March 19, 2019: YA Series: Wildwood and Ratbridge


[In a development that I’m sure will shock precisely no one, my 13 (!!!) and about-to-be 12 year-old sons are both huge readers. They are fans of many authors and books, but for this week’s series I wanted to focus on, well, series—Young Adult series in particular—that they love. Please share your YA recommendations, series or otherwise, for a crowd-sourced weekend post!]
On the limits and appeals of quirky fantasy series.

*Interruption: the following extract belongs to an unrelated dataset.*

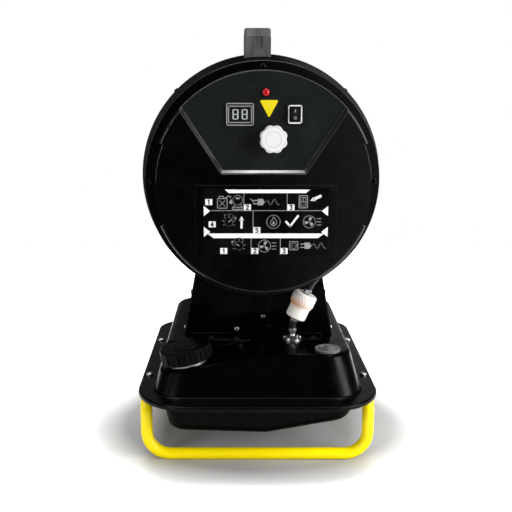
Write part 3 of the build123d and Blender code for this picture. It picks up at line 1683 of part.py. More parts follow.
def carry_handle():
    """A moulded bridge handle with feet that follow the drum."""
    z0, z1 = head_axis_z + drum_rear_r - 20, head_axis_z + handle_top
    lean = 10
    y0, y1 = handle_rear_y, handle_front_y
    side = [(y0, z0), (y1, z0), (y1, z1 - 14), (y1 - lean, z1), (y0 + lean, z1), (y0, z1 - 14)]
    under = z1 - handle_grip_t
    gap = [
        (y0 + handle_leg_t, z0 - 5),
        (y1 - handle_leg_t, z0 - 5),
        (y1 - handle_leg_t, under - 8),
        (y1 - handle_leg_t - 8, under),
        (y0 + handle_leg_t + 8, under),
        (y0 + handle_leg_t, under - 8),
    ]
    plane = Plane(origin=(handle_x - handle_w / 2, 0, 0), x_dir=(0, 1, 0), z_dir=(1, 0, 0))
    bridge = plane * extrude(outline(side), handle_w)
    rims = bridge.edges().filter_by(Axis.Z, reverse=True).filter_by(Axis.X, reverse=True)
    bridge = fillet(rims, handle_edge_r) - plane * extrude(outline(gap), handle_w)
    w, tall, deep = handle_recess
    bridge -= block(handle_x - w / 2, handle_x + w / 2, y0 - 1, y0 + deep, z1 - 34, z1 - 34 + tall)
    for y in handle_screw_y:
        bridge -= radial_holes(screw_r, y, [90 + handle_turn])[0]
    return bridge - drum_plug(seat_gap)


# Screws of one size that hold the sheet parts

def tower_screws():
    """Plated screws of the tower's rear and side walls."""
    screw = pan_head(screw_head_r, screw_head_h, screw_r, 8)
    solids = []
    for x, z in tower_rear_screw_places():
        solids.append(facing(0, -1, x, tower_rear_y, z) * screw)
    for seat in tower_side_seats():
        solids.append(seat * screw)
    return group(solids)


def dark_screws():
    """Blackened screws of the tower's feet, saddle, drum, cover, guard and handle."""
    screw = pan_head(screw_head_r, screw_head_h, screw_r, 8)
    solids = []
    for x, y in tower_foot_places():
        solids.append(tank_top(x, y) * Pos(0, 0, tower_sheet) * screw)
    for angle, y in saddle_screw_places():
        solids.append(radial_screw(drum_front_r - drum_sheet - 0.1, y, angle, 8, inward=False))
    for angle in drum_screw_angles():
        solids.append(radial_screw(drum_front_r + 0.1, drum_screw_y, angle, 8))
    cover_y = drum_rear_y - seat_gap - cover_t
    for x, z in cover_screw_places():
        solids.append(facing(0, -1, x, cover_y, head_axis_z + z) * screw)
    for x, z in guard_clip_places():
        solids.append(facing(0, 1, x, guard_clip_y, head_axis_z + z) * screw)
    turn = 90 + handle_turn
    rear_r = drum_rear_r + (handle_screw_y[0] - drum_rear_y) * flare - drum_sheet
    front_r = drum_front_r - drum_sheet
    for radius, y in ((rear_r - 2.5, handle_screw_y[0]), (front_r - 0.5, handle_screw_y[1])):
        solids.append(radial_screw(radius, y, turn, 14, inward=False))
    return group(solids)


def facing(dx, dy, x, y, z):
    """A seat at a point that looks along X or Y."""
    return Plane(origin=(x, y, z), x_dir=(-dy, dx, 0), z_dir=(dx, dy, 0))


nodes = {
    "tank_upper_shell": tank_upper_shell,
    "tank_lower_shell": tank_lower_shell,
    "drain_plug": drain_plug,
    "rear_skid_tube": lambda: skid_tube(-1),
    "front_skid_tube": lambda: skid_tube(1),
    "skid_end_plugs": skid_end_plugs,
    "skid_fasteners": skid_fasteners,
    "filler_neck": filler_neck,
    "filler_strainer": filler_strainer,
    "cap_gasket": cap_gasket,
    "filler_cap": filler_cap,
    "gauge_bezel": gauge_bezel,
    "gauge_body": gauge_body,
    "gauge_dial": gauge_dial,
    "gauge_lens": gauge_lens,
    "gauge_needle": gauge_needle,
    "float_arm": float_arm,
    "pickup_fitting": pickup_fitting,
    "lower_hose": lower_hose,
    "upper_hose": upper_hose,
    "hose_clamps": hose_clamps,
    "filter_bowl": filter_bowl,
    "filter_cap": filter_cap,
    "filter_element": filter_element,
    "tower_rear_panel": tower_rear_panel,
    "tower_front_panel": tower_front_panel,
    "head_saddle": head_saddle,
    "cable_gland": cable_gland,
    "drum_rear_shell": drum_rear_shell,
    "drum_front_shell": drum_front_shell,
    "rear_cover": rear_cover,
    "label_plate": label_plate,
    "display_module": display_module,
    "indicator_lamp": indicator_lamp,
    "index_mark": index_mark,
    "switch_body": switch_body,
    "switch_rocker": switch_rocker,
    "thermostat": thermostat,
    "knob_shaft": knob_shaft,
    "control_knob": control_knob,
    "control_board": control_board,
    "burner_bulkhead": burner_bulkhead,
    "flame_sensor": flame_sensor,
    "motor_bracket": motor_bracket,
    "fan_motor": fan_motor,
    "fan_shaft": fan_shaft,
    "fan_wheel": fan_wheel,
    "nozzle_holder": nozzle_holder,
    "ignition_electrodes": ignition_electrodes,
    "combustion_chamber": combustion_chamber,
    "radiant_head": radiant_head,
    "reflector": reflector,
    "ignition_transformer": ignition_transformer,
    "fuel_pump": fuel_pump,
    "fuel_pipe": fuel_pipe,
    "guard_grille": guard_grille,
    "guard_clips": guard_clips,
    "carry_handle": carry_handle,
    "tower_screws": tower_screws,
    "dark_screws": dark_screws,
}

os.makedirs("parts", exist_ok=True)
for name, make in nodes.items():
    export_step(make(), f"parts/{name}.step")
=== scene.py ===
import json
import math
import bpy
import bmesh
from mathutils import Matrix, Vector


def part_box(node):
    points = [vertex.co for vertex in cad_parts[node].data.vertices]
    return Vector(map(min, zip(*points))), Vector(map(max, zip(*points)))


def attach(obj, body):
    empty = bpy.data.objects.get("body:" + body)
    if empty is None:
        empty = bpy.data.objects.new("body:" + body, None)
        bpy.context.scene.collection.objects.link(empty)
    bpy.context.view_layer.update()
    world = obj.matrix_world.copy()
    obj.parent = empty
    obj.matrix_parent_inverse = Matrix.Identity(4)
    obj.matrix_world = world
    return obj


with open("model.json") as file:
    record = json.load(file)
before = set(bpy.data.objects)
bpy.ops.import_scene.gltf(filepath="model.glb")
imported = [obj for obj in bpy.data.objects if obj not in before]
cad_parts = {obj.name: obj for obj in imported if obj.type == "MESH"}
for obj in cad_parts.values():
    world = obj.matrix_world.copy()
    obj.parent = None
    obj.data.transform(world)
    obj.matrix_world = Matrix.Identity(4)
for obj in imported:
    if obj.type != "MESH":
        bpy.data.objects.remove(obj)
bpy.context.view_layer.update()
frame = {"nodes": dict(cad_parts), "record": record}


scene = bpy.context.scene
nodes = frame["nodes"]

MM = 0.001


def middle(node):
    """The centre of a CAD node's box."""
    low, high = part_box(node)
    return [(a + b) / 2 for a, b in zip(low, high)]


def back_face(node):
    """The middle of a node's face on the control side."""
    x, _, z = middle(node)
    return x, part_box(node)[0][1], z


def top_face(node):
    """The middle of a node's upper face."""
    x, y, _ = middle(node)
    return x, y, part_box(node)[1][2]


# Places taken from the CAD, in metres
AXIS_Z = middle("fan_motor")[2]
PANEL_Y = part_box("index_mark")[1][1]

# The camera: sizes in pixels of the photo, its place in metres and its pitch in degrees
IMAGE_PX = 512.0
FOCAL_PX = 750.0
SHIFT_PX = 17.0
SENSOR_MM = 36.0
CAMERA_PLACE = (-0.038, -1.351, 0.597)
CAMERA_PITCH = 11.53

# Depth of fine grain in paint and in print
PEEL = 0.00002
PRINT_GRAIN = 0.00001


# Materials

class Shader:
    """A node tree with one Principled shader and short ways to add to it."""

    def __init__(self, name):
        self.material = bpy.data.materials.new(name)
        self.material.use_nodes = True
        self.tree = self.material.node_tree
        self.bsdf = self.tree.nodes["Principled BSDF"]
        self.out = self.tree.nodes["Material Output"]
        self.coords = self.add("ShaderNodeTexCoord").outputs["Object"]

    def add(self, kind, **props):
        node = self.tree.nodes.new(kind)
        for key, value in props.items():
            setattr(node, key, value)
        return node

    def link(self, a, b):
        self.tree.links.new(a, b)

    def set(self, **sockets):
        """Uniform values on the Principled shader, with _ for each space in a socket's name."""
        for name, value in sockets.items():
            self.bsdf.inputs[name.replace("_", " ")].default_value = value

    def noise(self, scale, detail=2.0, stretch=None, distort=0.0):
        """Noise from about 0.3 to 0.7 with so many bumps per metre."""
        node = self.add("ShaderNodeTexNoise")
        node.inputs["Scale"].default_value = scale
        node.inputs["Detail"].default_value = detail
        node.inputs["Roughness"].default_value = 0.5
        node.inputs["Distortion"].default_value = distort
        source = self.coords
        if stretch:
            scaling = self.add("ShaderNodeMapping")
            scaling.inputs["Scale"].default_value = stretch
            self.link(source, scaling.inputs["Vector"])
            source = scaling.outputs["Vector"]
        self.link(source, node.inputs["Vector"])
        return node.outputs["Fac"]

    def ramp(self, source, stops):
        """A colour that follows a value through stops of place and colour."""
        node = self.add("ShaderNodeValToRGB")
        elements = node.color_ramp.elements
        while len(elements) < len(stops):
            elements.new(0.5)
        for element, (place, colour) in zip(elements, stops):
            element.position = place
            element.color = (*colour, 1.0)
        self.link(source, node.inputs["Fac"])
        return node.outputs["Color"]

    def spread(self, source, low, high, start=0.3, end=0.7):
        """A value that goes from low to high while the source goes from start to end."""
        node = self.add("ShaderNodeMapRange")
        node.inputs["From Min"].default_value = start
        node.inputs["From Max"].default_value = end
        node.inputs["To Min"].default_value = low
        node.inputs["To Max"].default_value = high
        self.link(source, node.inputs["Value"])
        return node.outputs["Result"]

    def mix(self, factor, a, b):
        """A colour between a and b."""
        node = self.add("ShaderNodeMix", data_type="RGBA", blend_type="MIX")
        self.feed(node.inputs[0], factor)
        self.feed(node.inputs[6], a)
        self.feed(node.inputs[7], b)
        return node.outputs[2]

    def feed(self, socket, value):
        """Link a socket or set a colour or a number."""
        if hasattr(value, "is_output"):
            self.link(value, socket)
        elif isinstance(value, (tuple, list)) and len(value) == 3:
            socket.default_value = (*value, 1.0)
        else:
            socket.default_value = value

    def maths(self, operation, a, b=0.0):
        node = self.add("ShaderNodeMath", operation=operation)
        for socket, value in zip(node.inputs, (a, b)):
            self.feed(socket, value)
        return node.outputs[0]

    def times(self, *factors):
        """The product of several values."""
        product = factors[0]
        for factor in factors[1:]:
            product = self.maths("MULTIPLY", product, factor)
        return product

    def bump(self, height, distance):
        """Raise the surface by up to a distance in metres."""
        node = self.add("ShaderNodeBump")
        node.inputs["Distance"].default_value = distance
        node.inputs["Strength"].default_value = 1.0
        self.link(height, node.inputs["Height"])
        self.link(node.outputs["Normal"], self.bsdf.inputs["Normal"])

    def axis(self, name):
        """One coordinate of the surface point, in metres."""
        node = self.add("ShaderNodeSeparateXYZ")
        self.link(self.coords, node.inputs[0])
        return node.outputs[name]

    def facing_up(self, start, end, low=0.0, high=1.0):
        """Low on faces whose normal rises less than start, high on those that rise more than end."""
        geometry = self.add("ShaderNodeNewGeometry")
        split = self.add("ShaderNodeSeparateXYZ")
        self.link(geometry.outputs["True Normal"], split.inputs[0])
        return self.spread(split.outputs["Z"], low, high, start, end)

    def radius(self, x, z):
        """The distance from a line along Y through x, z."""
        across = self.maths("POWER", self.maths("SUBTRACT", self.axis("X"), x), 2.0)
        up = self.maths("POWER", self.maths("SUBTRACT", self.axis("Z"), z), 2.0)
        return self.maths("SQRT", self.maths("ADD", across, up))

    def edges(self, radius=0.0012):
        """About 1 on sharp edges that face up, less on those that face down, and 0 on flats: the mask for
        lighter edges that are painted highlights, and on paint also wear.
        """
        bevel = self.add("ShaderNodeBevel", samples=6)
        bevel.inputs["Radius"].default_value = radius
        geometry = self.add("ShaderNodeNewGeometry")
        dot = self.add("ShaderNodeVectorMath", operation="DOT_PRODUCT")
        self.link(bevel.outputs["Normal"], dot.inputs[0])
        self.link(geometry.outputs["True Normal"], dot.inputs[1])
        facing = self.add("ShaderNodeSeparateXYZ")
        self.link(bevel.outputs["Normal"], facing.inputs[0])
        sharp = self.spread(dot.outputs["Value"], 1.0, 0.0, 0.75, 0.99)
        return self.times(sharp, self.spread(facing.outputs["Z"], 0.12, 1.0, -0.25, 0.4))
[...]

Ever since I read my childhood favorite Edward Ormondroyd’s David and the Phoenix (1957) to my sons as our first chapter book together, fantasy fiction has been a staple of their library. And not just the mainstream, immensely popular fantasy series like Rick Riordan’s books (the subject of yesterday’s post) or Lisa McMann’s best-selling Unwanteds series (although a resounding yes to both). No, perhaps inspired by their starting point with Ormondroyd’s less well known and more alternative vision of YA fantasy, the boys have also been drawn to more unique and quirky fantasy epics. I think the two longest books I ever read to them fall into that category: Colin Meloy and Carson Ellis’s Wildwood (2011), definitely our longest read together; and Alan Snow’s Here Be Monsters! (2005), another mammoth shared bedtime read (and the inspiration for the popular 2014 stop-motion animated film The Boxtrolls). Each launched a multi-part series (the Wildwood and Ratbridge chronicles, respectively), and in each case, a couple years after we read the first volume together, the boys returned to the series and read the later installments themselves.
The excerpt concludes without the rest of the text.